**Aim**
All lines holding the string "that" are to be shown.

>> Begin Record extracts

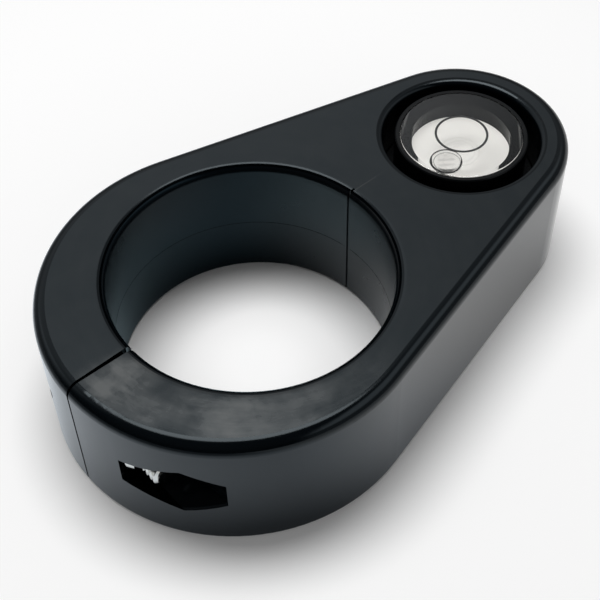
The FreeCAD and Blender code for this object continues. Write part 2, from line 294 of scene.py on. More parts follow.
def layFloor():
    floor = floorSheet()
    material, tree, shader = newMaterial("floorWhite")
    tree.nodes.remove(shader)
    path = addNode(tree, "ShaderNodeLightPath").outputs
    mirrored = path["Is Glossy Ray"]
    where = objectPlace(tree)
    reach = distanceTo(tree, where, (0, 0))
    right = alongWay(tree, splitVector(tree, where), studio["right"])

    level = add(tree, fadeOver(tree, reach, *studio["boreGlow"]),
                fadeOver(tree, reach, *studio["nearGlow"]))
    level = add(tree, level, fadeOver(tree, reach, *studio["farGlow"]))
    side = add(tree, fadeOver(tree, right, *studio["rightGlow"]),
               fadeOver(tree, right, *studio["leftGlow"]))
    level = add(tree, level, multiply(tree, side, mirrored))
    # polished faces mirror a floor that is darker a little way off
    kept = blend(tree, fadeOver(tree, reach, *studio["farStart"]),
                 fadeOver(tree, right, *studio["nearShare"]),
                 fadeOver(tree, right, *studio["farShare"]))
    kept = blend(tree, mirrored, 1.0, kept)
    horizon = multiply(tree, fadeOver(tree, reach, *studio["horizonGlow"]), path["Is Camera Ray"])
    level = add(tree, multiply(tree, level, kept), horizon)

    # and a cooler one, except on its right
    plain = studio["floorColour"]
    inside = fadeOver(tree, right, *studio["boreTintEnd"])
    inside = mixColours(tree, inside, studio["boreTint"], plain)
    tint = mixColours(tree, fadeOver(tree, reach, *studio["frontTintStart"]), inside,
                      studio["frontTint"])
    tinted = multiply(tree, mirrored, fadeOver(tree, right, *studio["tintEnd"]))
    tint = mixColours(tree, tinted, plain, tint)
    paper = mixColours(tree, kept, (0, 0, 0, 1), tint)
    paper = addNode(tree, "ShaderNodeBsdfDiffuse", {"Color": paper})

    # the glow only shows, it lights nothing
    seen = add(tree, path["Is Camera Ray"], mirrored)
    seen = mathNode(tree, "ADD", seen, path["Is Transmission Ray"], clamp=True)
    strength = multiply(tree, multiply(tree, seen, level), 1 / plain[0])
    glow = addNode(tree, "ShaderNodeEmission", {"Color": tint, "Strength": strength})
    setSurface(tree, addNode(tree, "ShaderNodeAddShader", {
        0: paper.outputs[0], 1: glow.outputs[0]}))
    dress(floor, material)


def lightRoom():
    world = bpy.data.worlds.new("room")
    bpy.context.scene.world = world
    world.use_nodes = True
    tree = world.node_tree
    tree.nodes.clear()
    path = addNode(tree, "ShaderNodeLightPath").outputs
    mirrored = path["Is Glossy Ray"]
    split = splitVector(tree, addNode(tree, "ShaderNodeTexCoord").outputs["Generated"])
    right, away = (alongWay(tree, split, studio[way]) for way in ("right", "away"))
    lit = add(tree, stretch(tree, away, *studio["frontLevel"]), studio["roomLevel"])
    back = multiply(tree, stretch(tree, right, *studio["mirrorRight"]),
                    stretch(tree, split["Z"], *studio["mirrorLow"]))
    back = multiply(tree, back, stretch(tree, split["Z"], *studio["mirrorOverhead"]))
    back = multiply(tree, back, stretch(tree, away, *studio["mirrorFront"]))
    side = multiply(tree, stretch(tree, split["Z"], *studio["mirrorSide"]),
                    stretch(tree, right, *studio["mirrorSideEdge"]))
    level = blend(tree, mirrored, lit, mathNode(tree, "MAXIMUM", back, side))
    level = blend(tree, path["Is Camera Ray"], level, studio["backdrop"])
    tint = mixColours(tree, mirrored, (1, 1, 1, 1), studio["mirrorTint"])
    shade = addNode(tree, "ShaderNodeBackground", {"Color": tint, "Strength": level})
    out = addNode(tree, "ShaderNodeOutputWorld")
    tree.links.new(shade.outputs[0], out.inputs["Surface"])


def hangSoftbox():
    lamp = bpy.data.lights.new("softbox", "AREA")
    lamp.shape = "ELLIPSE"
    lamp.size, lamp.size_y = metres(studio["softboxSize"])
    lamp.energy = studio["softboxPower"]
    piece = bpy.data.objects.new("softbox", lamp)
    link(piece)
    piece.location = metres(studio["softboxPlace"])
    piece.rotation_euler = (0, 0, math.radians(studio["softboxTurn"]))


layFloor()
lightRoom()
hangSoftbox()
bpy.context.scene.view_settings.view_transform = "Standard"
print("floor and light set")


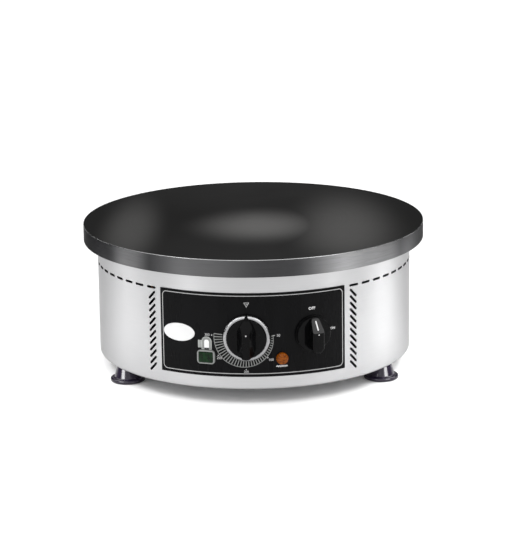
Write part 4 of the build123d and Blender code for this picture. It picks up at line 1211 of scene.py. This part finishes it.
def make_gland(nylon, rubber):
    body = lathe(rounded([
        (gland_bore, gland_thread_end, 0), (gland_thread, gland_thread_end, 0.3),
        (gland_thread, gland_neck_start, 0), (gland_neck, gland_neck_start, 0),
        (gland_neck, gland_neck_end, 0.3), (gland_bore, gland_neck_end, 0.3),
    ], 3), 96)
    mesh = combined(body, prism(collar_outline(), -0.3, collar_depth, 0.6, 3), "UNION")
    mesh = combined(mesh, prism(circle(gland_bore), -12, 14), "DIFFERENCE")
    add_piece("cable_gland_body", mesh, [nylon], ["cable_gland"], gland_place)

    inner = gland_neck + 0.05
    inner_end = gland_neck_end + 0.1
    cap = lathe(rounded([
        (inner, cap_start, 0), (cap_radius, cap_start, 0.3), (cap_radius, cap_end, 3.0),
        (cap_hole, cap_end, 0.4), (cap_hole, inner_end, 0), (inner, inner_end, 0),
    ], 8), 144)
    flutes = []
    for number in range(flute_count):
        flute = shifted(prism(circle(flute_radius, 20), flute_start, flute_end), flute_circle, 0)
        flutes.append(moved(flute, Matrix.Rotation(2 * math.pi * number / flute_count, 4, "Z")))
    cap = combined(cap, joined(flutes), "DIFFERENCE")
    add_piece("gland_cap_fluted", cap, [nylon], ["gland_cap"], gland_place)

    seal = lathe(rounded([
        (seal_inner, gland_neck_start, 0.3), (seal_outer, gland_neck_start, 0.3),
        (seal_outer, gland_neck_end, 0.3), (seal_inner, gland_neck_end, 0.6),
    ], 4), 72)
    add_piece("gland_seal_ring", seal, [rubber], ["gland_seal"], gland_place)


# ------ parts whose CAD shape shows
def finish_cad_nodes():
    """Gives each CAD node that is still shown the finish of its slot."""
    record = frame["record"]
    entries = {entry["slot"]: entry for entry in record["materials"]}
    made = {}
    for part in record["subparts"]:
        slot = part["material_slot"]
        obj = frame["nodes"][part["node"]]
        if obj.hide_render:
            continue
        if slot not in made:
            made[slot] = plain_finish(slot + "_finish", entries[slot])
        obj.data.materials.clear()
        obj.data.materials.append(made[slot].material)


# ------ camera, light and floor
def make_camera():
    """Camera at the photograph's place: the panel's middle stands a little left of its axis."""
    image_height = 550.0
    focal_pixels = 2439.5
    distance = 2800.0
    above_plate = 662.4
    panel_turn = 0.77
    pitch = 14.64
    yaw = 0.11
    roll = -0.78
    data = bpy.data.cameras.new("camera")
    data.lens = focal_pixels / image_height * data.sensor_width
    data.clip_end = 100.0
    camera = add_object("camera", data)
    spot = around(panel_turn, distance, plate_top + above_plate)
    camera.matrix_world = (
        Matrix.Translation(spot * MM) @ Matrix.Rotation(math.radians(panel_turn - yaw), 4, "Z")
        @ Matrix.Rotation(math.radians(90 - pitch), 4, "X")
        @ Matrix.Rotation(math.radians(roll), 4, "Z"))
    bpy.context.scene.camera = camera


def area_light(name, width, length, power):
    data = bpy.data.lights.new(name, "AREA")
    data.shape = "RECTANGLE"
    data.size = width
    data.size_y = length
    data.energy = power
    return add_object(name, data)


def soft_light(name, angle, distance, height, width, length, power):
    """Rectangular light, in metres, that faces the object."""
    light = area_light(name, width, length, power)
    light.location = around(angle, distance, height)
    aim = Vector((0, 0, 0.1)) - light.location
    light.rotation_euler = aim.to_track_quat("-Z", "Y").to_euler()
    return light


def band_light(name, wall_angle, width, power):
    """Low strip that lights the floor where the camera sees it mirrored in the drum at an angle."""
    mirrored = 2 * wall_angle
    light = area_light(name, width, 0.5, power)
    light.location = around(wall_angle, wall_radius) * MM + around(mirrored, 0.35, 0.18)
    light.rotation_euler.z = math.radians(mirrored)


def screened(light, pieces):
    """Screens a light off from everything but some pieces."""
    lit = bpy.data.collections.new(light.name + "_pieces")
    for piece in pieces:
        lit.objects.link(piece)
    light.light_linking.receiver_collection = lit


def make_world():
    """Soft white surroundings, bright from straight above and from the front."""
    world = bpy.data.worlds.new("studio")
    bpy.context.scene.world = world
    world.use_nodes = True
    tree = world.node_tree
    direction = add_node(tree, "TexCoord").outputs["Generated"]
    split = add_node(tree, "SeparateXYZ", {"Vector": direction})
    ceiling = mapped(tree, split.outputs["Z"], (0.5, 0.8), (0.04, 1.9))
    front = mapped(tree, split.outputs["Y"], (-0.3, -0.75), (0.0, 1.5))
    background = tree.nodes["Background"].inputs
    background["Color"].default_value = (1, 1, 1, 1)
    tree.links.new(maths(tree, "MAXIMUM", ceiling, front), background["Strength"])


def make_floor():
    mesh = bmesh.new()
    bmesh.ops.create_circle(mesh, cap_ends=True, segments=64, radius=30.0)
    floor = add_object("floor", mesh_data("floor", mesh))
    floor.location.z = -0.3 * MM
    finish = grained("floor", (0.9, 0.9, 0.9), 0.7, 3.0, (0.99, 1.01))
    floor.data.materials.append(finish.material)


def make_studio():
    """World, floor, and the lights that everything receives."""
    bpy.context.scene.view_settings.view_transform = "Standard"
    make_world()
    band_light("left_band", wall_angle=-52, width=0.13, power=0.75)
    band_light("left_front_band", wall_angle=-24, width=0.04, power=0.4)
    band_light("right_front_band", wall_angle=30, width=0.04, power=0.4)
    band_light("right_band", wall_angle=55, width=0.1, power=1.2)
    for name, angle in (("left_high", -60), ("right_high", 60)):
        soft_light(name, angle, distance=1.6, height=2.0, width=0.55, length=0.55, power=10)
    make_floor()


def light_trim(feet, ring):
    """Lights for the glints on the feet and the ring, screened so that the plate has no glare."""
    for name, angle in (("left_strip", -42), ("right_strip", 46)):
        strip = soft_light(name, angle, distance=2.0, height=0.56, width=1.0, length=0.5, power=45)
        screened(strip, feet)
    card = soft_light("ring_card", 0, distance=2.0, height=1.6, width=7.0, length=2.4, power=75)
    screened(card, [ring])


def build():
    make_camera()
    make_studio()
    white = ink("white", 0.62, 0.62, 0.62)
    grey = ink("grey", 0.34, 0.34, 0.34)
    line_grey = ink("line", 0.33, 0.33, 0.33)
    pale = ink("pale", 0.27, 0.28, 0.27)
    dim = ink("dim", 0.16, 0.165, 0.16)
    dark = ink("dark", 0.01, 0.01, 0.011)
    black = knob_black()
    rubber = foot_rubber()
    make_plate(seasoned_iron(), machined_iron(), bare_highlight_edge())
    make_drum(brushed_steel(), shaded_cut_edge())
    make_panel(printed_panel())
    make_border(line_grey)
    make_dial(grey, dim)
    make_switch_print(white)
    make_lamp_symbols(white, dim, pale, dark)
    make_badge(badge_white())
    ring = make_thermostat_knob(black, ring_silver(), white)
    make_selector_knob(black, white)
    make_amber_lamp(amber_plastic())
    make_green_lamp(bezel_grey(), green_plastic())
    feet = make_feet(rubber)
    light_trim(feet, ring)
    make_gland(nylon_black(), rubber)
    finish_cad_nodes()


build()
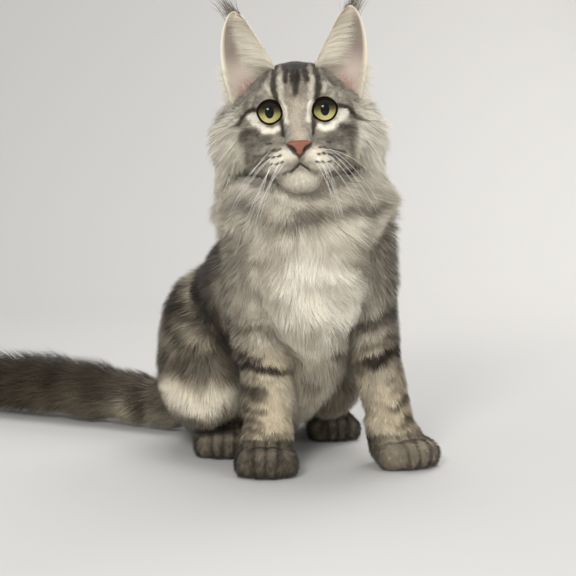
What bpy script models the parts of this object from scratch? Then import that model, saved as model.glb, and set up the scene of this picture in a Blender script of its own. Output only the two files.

>> End Record extracts

**The response**
    # polished faces mirror a floor that is darker a little way off
    """Gives each CAD node that is still shown the finish of its slot."""
    """Rectangular light, in metres, that faces the object."""
    """Low strip that lights the floor where the camera sees it mirrored in the drum at an angle."""
    """World, floor, and the lights that everything receives."""
    """Lights for the glints on the feet and the ring, screened so that the plate has no glare."""
What bpy script models the parts of this object from scratch? Then import that model, saved as model.glb, and set up the scene of this picture in a Blender script of its own. Output only the two files.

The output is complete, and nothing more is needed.